Rynek nowych mieszkań jest również rozgrzany w Lublinie. Po wzroście o 19 proc. średnia cena po raz pierwszy w historii przekroczyła 7000 zł za m2. Ponadto wzrost o 16 proc. rok do roku zanotowano w Gdańsku, gdzie średnia cena wynosiła 10 257 zł za m2. Pod tym względem stolica Pomorza ustępuje tylko Warszawie - średnio 10 671 zł za m2.
Z danych banku centralnego wynika, że jedynym miastem, w którym ceny były niższe niż przed rokiem jest Opole.

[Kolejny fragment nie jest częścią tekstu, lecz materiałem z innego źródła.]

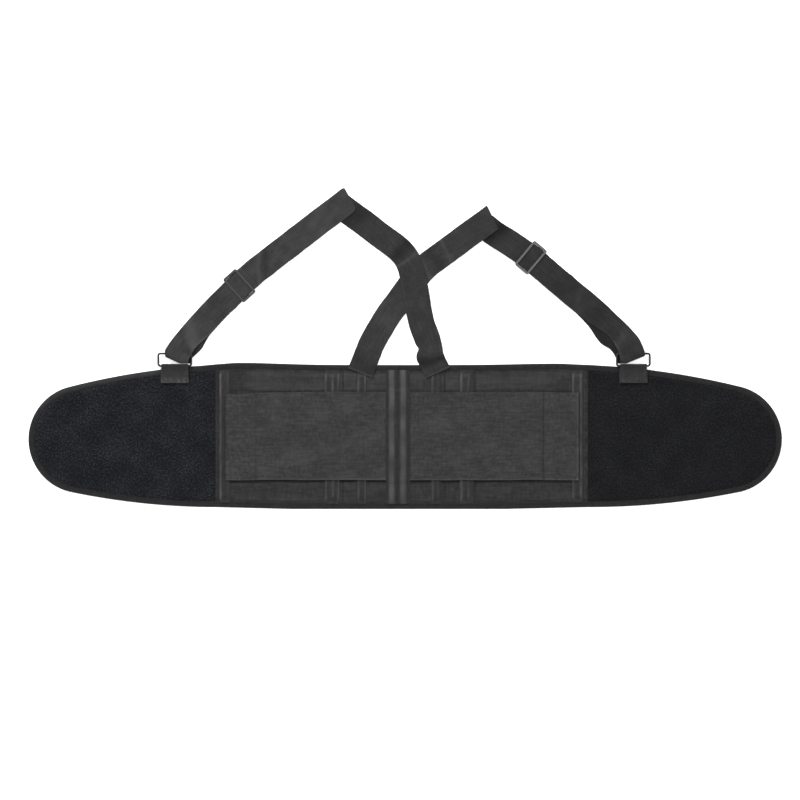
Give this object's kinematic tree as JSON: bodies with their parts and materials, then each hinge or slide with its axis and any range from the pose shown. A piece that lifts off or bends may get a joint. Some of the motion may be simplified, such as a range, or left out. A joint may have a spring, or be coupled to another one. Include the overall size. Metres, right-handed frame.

Transakcyjne ceny spadły o 3 proc. do 6000 zł za m2.
Mieszkania używane na sprzedaż
Sadowski zwrócił uwagę, że na rynku wtórnym ceny również rosną coraz szybciej, ale wciąż wolniej niż na rynku pierwotnym czy przed pandemią.
"Największy wzrost pojawił się w Poznaniu (12 proc.), a drugie miejsce zajął Kraków (11,2 proc.). Na tych rynkach wzrosty były więc wyższe niż w przypadku nowych mieszkań. Najmniejsze zmiany pojawiły się natomiast w Rzeszowie, gdzie stawki były zbliżone do tych przed rokiem" - czytamy.